L'analyse quantitative a donné naissance aux fameux « dashboards décisionnels » dont la majeure partie des décideurs ne pourraient plus se passer pour piloter leur activité. La prise en compte de l'information de nature textuelle étant en dehors de leur périmètre fonctionnel, ces « analytics » exploitent prioritairement les données dites structurées. Ce sont les chiffres qui sont exploités massivement jusqu'à présent. Les métadonnées elles aussi sont analysées sous l'angle quantitatif. Combien de clients ont choisi tel produit, dans telle région, à telle heure de la journée et venant de tel lieu d'habitation. L'évolution des outils d'analyse, depuis l'ancêtre des tableurs aux derniers outils de BI les plus sophistiqués comme la Data Visualisation offre une valeur sans conteste aux organisations.

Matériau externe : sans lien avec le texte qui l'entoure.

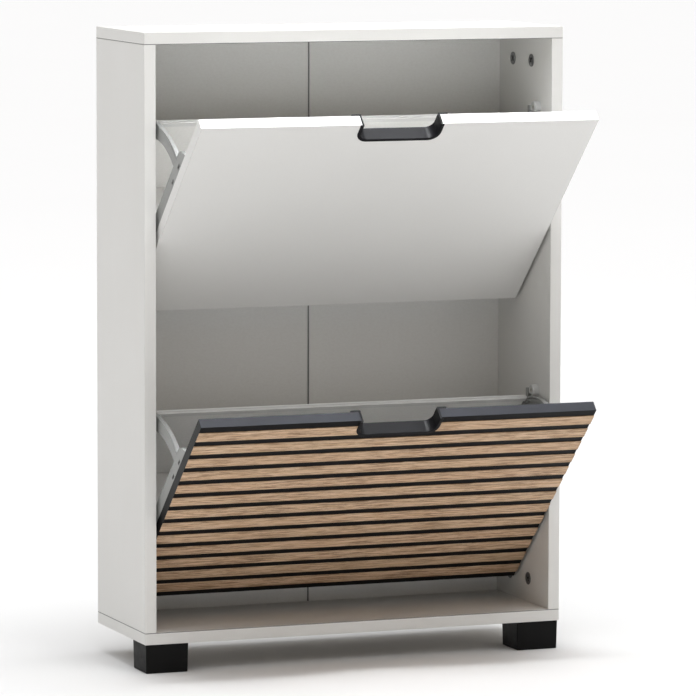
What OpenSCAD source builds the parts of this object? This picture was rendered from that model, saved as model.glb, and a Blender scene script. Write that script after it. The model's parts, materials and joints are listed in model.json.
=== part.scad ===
// Two-flap shoe cabinet: a board carcass with two block feet in front, hung on the wall behind,
// and two tilting shoe trays.
// Both flaps are drawn open, resting on their stops. Millimetres, +Z up, front towards -Y.

/* [Carcass] */
// Overall width
body_w = 600; // [500:10:800]
// Depth from the front edges to the rear edges
body_d = 200; // [196:1:230]
// Height of the carcass without its feet
body_h = 815; // [815:1:880]
// Thickness of the melamine boards
board = 16; // [15:1:18]
// Distance from the back panel's inner face to the rear edges
back_inset = 18; // [12:1:20]
// Thickness of the hardboard back panel
back_t = 3; // [2.5:0.5:4]

/* [Feet] */
// Height of a foot
foot_h = 39; // [30:1:60]
// Width of a foot, across the cabinet
foot_w = 60; // [50:1:70]
// Depth of a foot, front to rear
foot_d = 54; // [48:1:60]
// How far a foot stands in from the carcass's edges
foot_inset = 1.5; // [0:0.5:6]
// How much each side of a foot tapers in towards the floor
foot_taper = 0.8; // [0:0.2:3]

/* [Flaps] */
// Width of a flap
flap_w = 560; // [460:10:760]
// Height of a flap
flap_h = 383; // [380:1:384]
// Thickness of a flap
flap_t = 16; // [15:1:18]
// Gap between the bottom board and the closed lower flap
flap_bottom_gap = 4; // [3:0.5:6]
// Height step from the lower flap to the upper flap
flap_pitch = 389; // [389:1:391]
// How far a flap tilts open, in degrees
tilt = 46.5; // [40:0.5:46.5]
// Distance of the hinge axis behind the flap's front face
pivot_in = 25; // [24:1:26]
// Height of the hinge axis above the flap's bottom edge
pivot_up = 141.5; // [139:0.5:141.5]

/* [Slatted front] */
// Number of oak slats on the lower flap
slat_count = 13; // [8:1:13]
// Height of a slat
slat_h = 18.5; // [12:0.5:20]
// Gap between two slats
slat_gap = 10; // [6:0.5:10]
// How far a slat stands out from the black board
slat_t = 1.2; // [0.8:0.2:2]

/* [Grips] */
// Width of the cut-out at a flap's top edge
grip_w = 113.6; // [90:0.2:140]
// Depth of the cut-out
grip_depth = 31; // [24:0.5:34]
// Corner radius of the cut-out
grip_r = 14; // [8:0.5:18]

/* [Trays] */
// Inside radius of a side plate's curved arm, about the hinge axis
arm_r_in = 124.5; // [120:0.5:126]
// Outside radius of that arm
arm_r_out = 142.5; // [141:0.5:143]
// Distance from a flap's front face to the tray's rear edge
tray_depth = 155; // [150:1:156]
// Distance from a flap's top edge down to the tray's underside
tray_bottom = 318.6; // [300:0.2:320]
// Distance from a flap's top edge down to the rear board's edge trim
rear_top = 166.5; // [164:0.5:172]
// Thickness of the tray's floor board
floor_t = 12; // [10:1:15]
// Thickness of the tray's rear board
rear_t = 3; // [2.5:0.5:4]

/* [Hidden] */
$fn = 48;
eps = 0.01;

// Frame: the origin is on the floor, under the middle of the footprint with the flaps open.
lip_t = 1;
front_reach = (flap_h - pivot_up) * sin(tilt) + (pivot_in + lip_t) * cos(tilt) - pivot_in;
y_front = -round((body_d - front_reach) / 2);
z_base = foot_h;
z_floor = z_base + board;
z_ceiling = z_base + body_h - board;
inner_half = body_w / 2 - board;
y_back = y_front + body_d - back_inset;
pivot_y = y_front + pivot_in;
pivot_zs = [for (level = [0, 1]) z_floor + flap_bottom_gap + pivot_up + level * flap_pitch];

// Back panel
groove_depth = 7;
groove_play = 0.1;
strip_w = 5;
strip_t = 0.8;
strip_groove_w = 2.4;
strip_groove_d = 0.5;

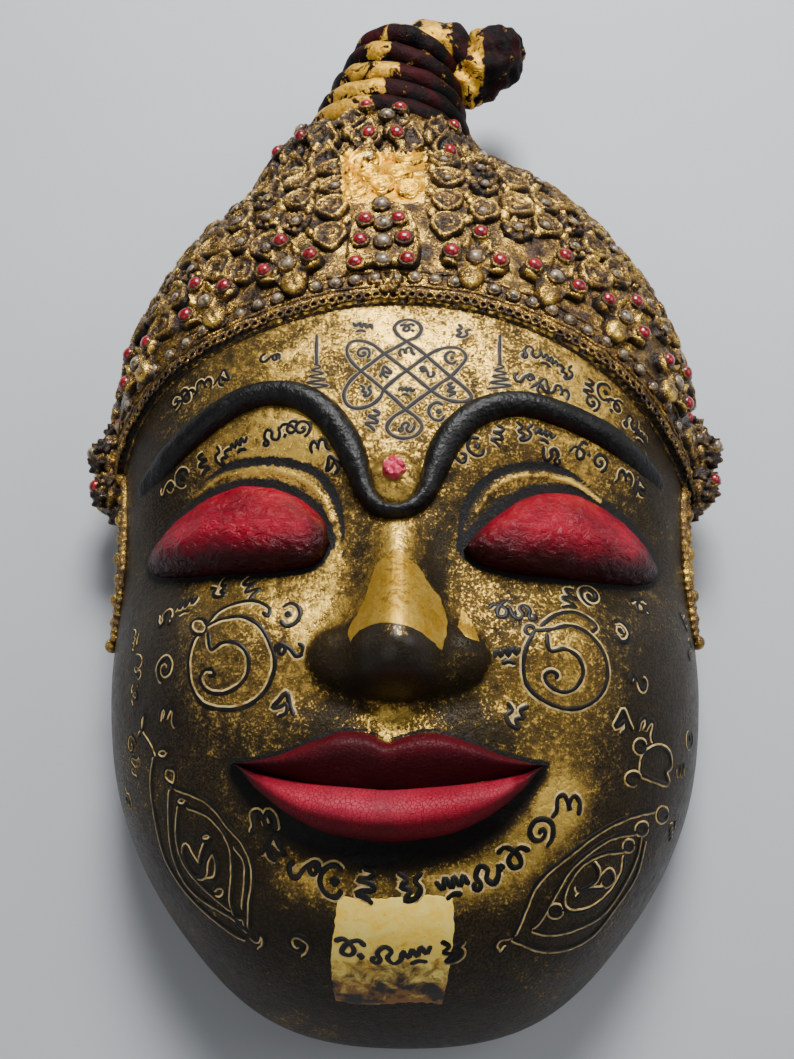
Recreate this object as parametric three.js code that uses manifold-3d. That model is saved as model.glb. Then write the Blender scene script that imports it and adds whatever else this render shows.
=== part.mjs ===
import * as THREE from 'three';
import { mergeVertices } from 'three/addons/utils/BufferGeometryUtils.js';
import Module from 'manifold-3d';

// Sizes in millimetres. The mask lies on its flat back rim:
// x runs to the viewer's right, y towards the crown, z up out of the face.
const shiftY = 5.27;
const domeMid = -50;
// radius of the rim every fifteen degrees, from under the chin round the side to the crown
const rimRadii = [186, 184, 169, 153, 136, 123.5, 121, 128, 145, 163, 181, 198, 205];
// height of the plain dome along the middle line
const midHeights = [[-240, 101], [-100, 101], [-40, 101], [0, 100], [26, 98], [77, 97], [110, 96], [155, 92]];
const domeFullSide = 2.35;
const domeFullEnd = 3.45;
const domeRound = 2.4;
const wall = 15;
const wallTop = 17;

// brow roll, from its left end round under the forehead mark to its right end
const browPoints = [
  [-104, -37], [-85, -23], [-69, -13], [-50, -8], [-38, -10], [-26, -19], [-18, -32], [-13, -47], [-8, -56],
  [-1, -59.5], [6, -56], [11, -42], [18, -29], [29, -20], [44, -16], [61, -17], [76, -22], [89, -28], [103, -37],
];
const browHeight = 4.2;
const browHalf = 5.2;

// closed lids, each by its inner and outer corner, with the edges as shares of the lid's length
const lids = [
  { inner: [-24, -70], outer: [-94, -66] },
  { inner: [23, -75], outer: [91, -72] },
];
const lidTop = [[0, 0], [0.08, 9], [0.2, 17], [0.36, 22], [0.55, 20], [0.75, 13], [0.92, 4], [1, 0]];
const lidLow = [[0, 0], [0.05, -5], [0.14, -9.5], [0.35, -11], [0.6, -10.5], [0.82, -7], [1, 0]];
const lidHeight = 15;
const socketDepth = 6.5;

const noseRise = [
  [-131, 0], [-128, 3], [-124, 15], [-118, 24], [-112, 26.5], [-104, 23], [-92, 16], [-80, 10], [-68, 5], [-56, 0],
];
const noseHalf = [[-131, 15], [-120, 17], [-110, 16.5], [-95, 12], [-80, 9], [-56, 8]];
const wingOut = 19.5;
const wingY = -113;
const wingHeight = 15;

const mouthMid = -3.5;
const mouthHalf = 51;
const lipTop = [
  [-1, -144], [-0.72, -142.5], [-0.45, -138], [-0.24, -135], [-0.1, -136], [0, -138.5],
  [0.1, -137], [0.26, -135.5], [0.5, -138.5], [0.75, -143], [1, -145],
];
const lipLine = [
  [-1, -144], [-0.8, -147.5], [-0.5, -151.5], [-0.2, -153.5], [0, -154.5],
  [0.25, -153.5], [0.55, -151.5], [0.82, -148], [1, -145],
];
const lipLow = [
  [-1, -144], [-0.82, -152], [-0.6, -160], [-0.35, -165.5], [0, -168],
  [0.35, -166], [0.6, -161], [0.82, -153], [1, -145],
];

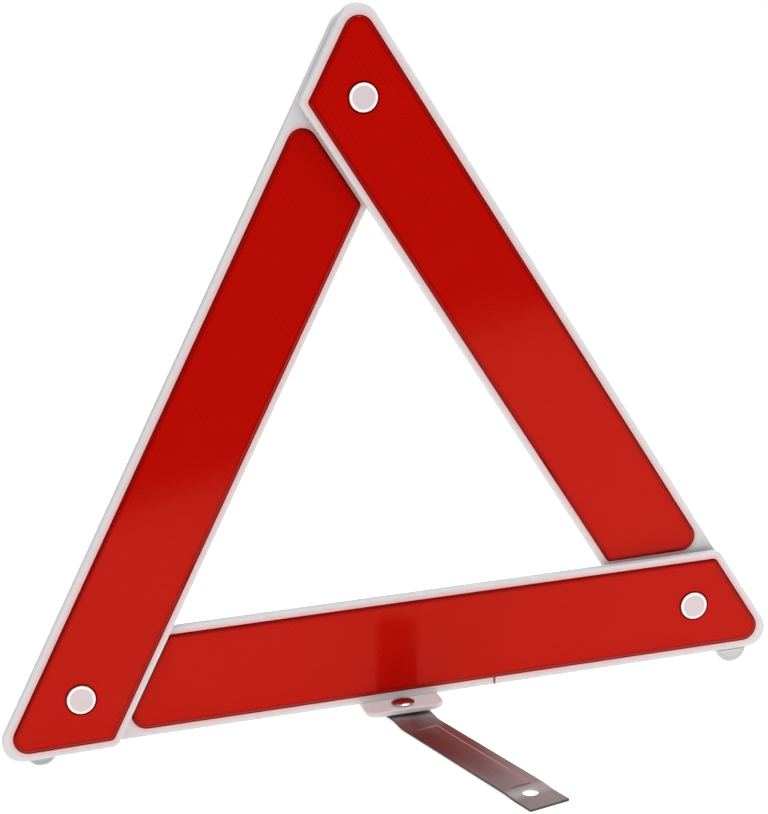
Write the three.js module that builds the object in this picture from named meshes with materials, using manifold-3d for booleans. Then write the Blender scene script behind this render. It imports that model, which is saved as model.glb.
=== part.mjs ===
// Folding roadside warning triangle, in millimetres, +Z up, front face towards -Y.
// The origin lies on the ground under the stand's rivet. Three flat arms make the triangle: at each
// corner the head of one arm lies in front of the tail of the next, so every arm leans back a little.
import * as THREE from "three";
import { mergeVertices } from "three/addons/utils/BufferGeometryUtils.js";
import Module from "manifold-3d";

const wasm = await Module();
wasm.setup();

// Triangle
const side = 450; // between the sharp outer corners
const armWidth = 59;
const armDepth = 5.8; // lens face to the back of the housing
const layerStep = 8.5; // how far a tail lies behind the head that covers it
const cornerRadius = 10.8; // outer corners of the triangle
const headCornerRadius = 5.2; // blunt corner at each end of an arm's inner edge
const tailInset = 4; // the tail's end stays this far inside the triangle's outline
const baseHeight = 7.6; // ground to the lower edge of the base arm
const frontPlane = 3; // distance of the heads' lens faces behind the origin

// Lens and housing
const lensProud = 0.6; // lens face above the white rim
const lensThickness = 2.6;
const lensBevel = 1; // width of the lens's sloping border
const outerRim = 4.8;
const innerRim = 4;
const headRim = 4.5;
const tailCover = 60.2; // the part of a tail that carries no lens
const tipRadius = 8; // lens corner at the head's point
const tailRadius = 8; // lens corner at the tail's outer side
const bluntRadius = 2.6; // the two inner lens corners
const smallestRadius = 0.4;
const lensGap = 0.3; // round the lens in its pocket
const seatGap = 0.2; // between faces that rest on each other
const backWall = 1.4;
const ledge = 2.2; // width of the step that the lens rests on
const ribCount = 5;
const ribThickness = 1.2;
const edgeRound = 0.7;

// Corner pivots
const discRadius = 7.6;
const discHeight = 0.9;
const discGap = 0.1; // under the disc
const discEdge = 0.4;
const shaftRadius = 3.6;
const shaftEdge = 0.4;
const shaftGap = 0.5; // round the shaft in its own arm
const tailHoleRadius = 4.7; // the arms are not quite parallel, so the tail's hole is wider
const bossRadius = 8;
const retainerRadius = 7.4;
const retainerThickness = 0.9;
const retainerInset = 1.5; // from the back of the tail in to the retainer's front face
const pocketRadius = 9;
const pocketDepth = 2.3;
const spacerRadius = 6.2;
const spacerThickness = 2.1;
const studReach = 1.2; // how far the snap stud's nose stands out behind its arm
const noseTaper = 1.4;
const noseLength = 0.9;
const socketRadius = 5.6;
const socketFlange = 7.4;
const socketLead = 0.8; // sloping mouth of the socket
const socketInset = 0.3; // its rear face, in from the back of the arm

// Stand
const tabHalfWidth = 21.8;
const tabReach = 9; // from the rivet's axis to the tab's front edge
const tabThickness = 2.6; // below the base arm's lower edge
const tabLift = 0.3; // its upper face, above that edge
const tabCornerRadius = 7;
const tabRootRadius = 1;
const standTurn = THREE.MathUtils.degToRad(13);
const barWidth = 23.2;
const barHalfLength = 148;
const barThickness = 1.2;
const barCornerRadius = 0.8;
const grooveHalfWidth = 6;
const grooveWall = 0.6;
const grooveDepth = 0.6;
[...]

La donnée structurée ou semi-structurée est donc parfaitement bien gérée aujourd'hui. Il s'agit maintenant de réaliser que la donnée non-structurée, et plus précisément la donnée de nature textuelle, est tout aussi massive. Sa présence est même beaucoup plus conséquente. Avoisinant 80% du patrimoine informationnel des organisations, son volume s'accroît à une vitesse vertigineuse. A l'instar de la donnée structurée, la donnée textuelle constitue un gisement de valeur, et reste encore le plus souvent inexplorée. Le Harvard Business Revue nous indiquait il y a déjà presqu'un an que « moins de 1% des données textuelles sont prises en compte dans les circuits de décision ». Nous pouvons considérer comme la limite de la BI l'absence de réponses orientées vers le pourquoi et le comment contenu dans le Big Data Textuel. La BI sait parfaitement répondre à la question du « combien » comme nous avons pu précédemment. Une fois ce constat effectué, il est intéressant de savoir pourquoi et comment se constatent ces durées, ces volumes ou ces quantités. Comment la BI pourrait extraire, désassembler, combiner, représenter, les informations de nature textuelle ayant atteint des sommets inédits dans l'histoire de l'humanité ?
Genèse de l'analyse textuelle
Après l'ère glacière de l'intelligence artificielle, les récents articles sur le traitement automatique du langage font majoritairement référence aux travaux de Turing et au MEMEX de Bush. Littéralement le gonfleur de mémoire pour « memory extender ». Quelle mémoire s'agit-il d'augmenter ? Celle de l'ordinateur ? Celle de l'être humain ? Les deux ? A chacun sa réponse.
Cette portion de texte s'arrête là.